Not that it should be used as a point of comparison, but I’m certain Job’s depression was far worse than mine. After all, his suffering was far greater than mine, objectively speaking. He lost all 10 of his kids, all his possessions, and even his way of living. On top of this, the Devil caused him to tremendously suffer physically as well through the boils and blisters he scraped off himself with a shard of pottery. I didn’t go through anything like this. (This doesn’t negate the seriousness of the depression I had, but I recognise Job suffered to a much greater extent than I did.)

Even more, still, his wife failed to comfort him and even insisted he curse God. His friends failed to comfort him as well and, as we shall see in the majority of the book, are responsible for making him feel even worse about his condition. As theologians of glory, they tried arduously to persuade Job that he certainly did something wrong to lose God’s favour, though God Himself said Job did nothing wrong to suffer these things (2:3).

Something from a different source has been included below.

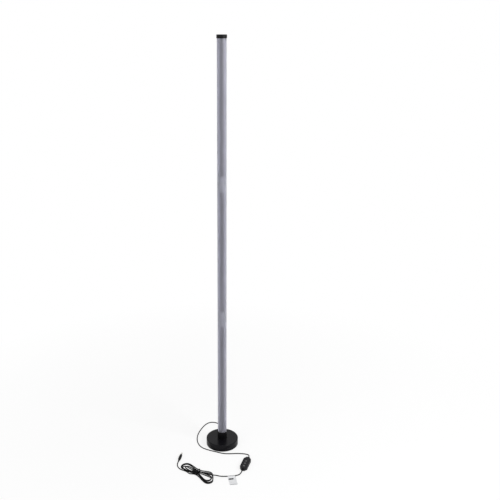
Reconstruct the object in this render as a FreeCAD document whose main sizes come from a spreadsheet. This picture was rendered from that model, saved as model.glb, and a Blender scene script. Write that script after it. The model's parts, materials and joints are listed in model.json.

What about you, the reader, however? If you suffer with depression—if, like Job, you wish you were never born and even desire death—be like Job here. I mean it; be like Job. What is Job doing? Remember, he’s lamenting. The psalmists, too, lamented (e.g. Psalm 13). Yes, even complain against God if you so feel like doing!

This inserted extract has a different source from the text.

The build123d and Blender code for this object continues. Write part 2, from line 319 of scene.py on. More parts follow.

Nevertheless, like Job and the psalmists, trust in God’s will. “How?” you might wonder. There is no easy answer. I don’t think I can give you the silver bullet Bible verse to make all your suffering to away. Silver bullets are for werewolves. Yet what I do know is this: It is the same confession as Job, “For I know that my Redeemer lives, and at the last He will stand upon the earth” (Job 19:25). Though the Messiah had not yet come, Job hoped in the promise and resurrection of the Messiah. By this faith, God enabled him to persevere. And indeed, he did.

This Messiah is your Messiah, too. He is Jesus the Christ. He came, suffered (even worse than Job and you), died, and rose for you. And He is coming again “with glory to judge both the living and the dead” (Nicene Creed, 2nd article). “But how do I put my hope in this promise?” Do what Job did: lament. Cry out to the Lord! Pray fervently! Go to Him in the Word! Read the Psalms! Talk to your pastor! Seek counseling! God provides!

In my commentary on Job 2, I talked a little bit about the theology of the cross. The beauty of the theology of the cross is the reality it teaches that God, in Christ, meets us in our suffering. Like Job, you might feel God has forsaken you, but God is not one who forsakes His people. Job did not know it, but God was present. After all, God limited Satan’s power; He would not allow him to take Job’s life. Today, He is with you in Word, Spirit, and Sacrament, as well as the Body of Christ (the Church). Talk it out. Talk it out with God, with your pastor, with a brother or sister in Christ. Come to Christ in Word and Sacrament (cf. Matthew 11:28-30).

The God who suffered in the person of Christ is perennially present with His people who suffer daily.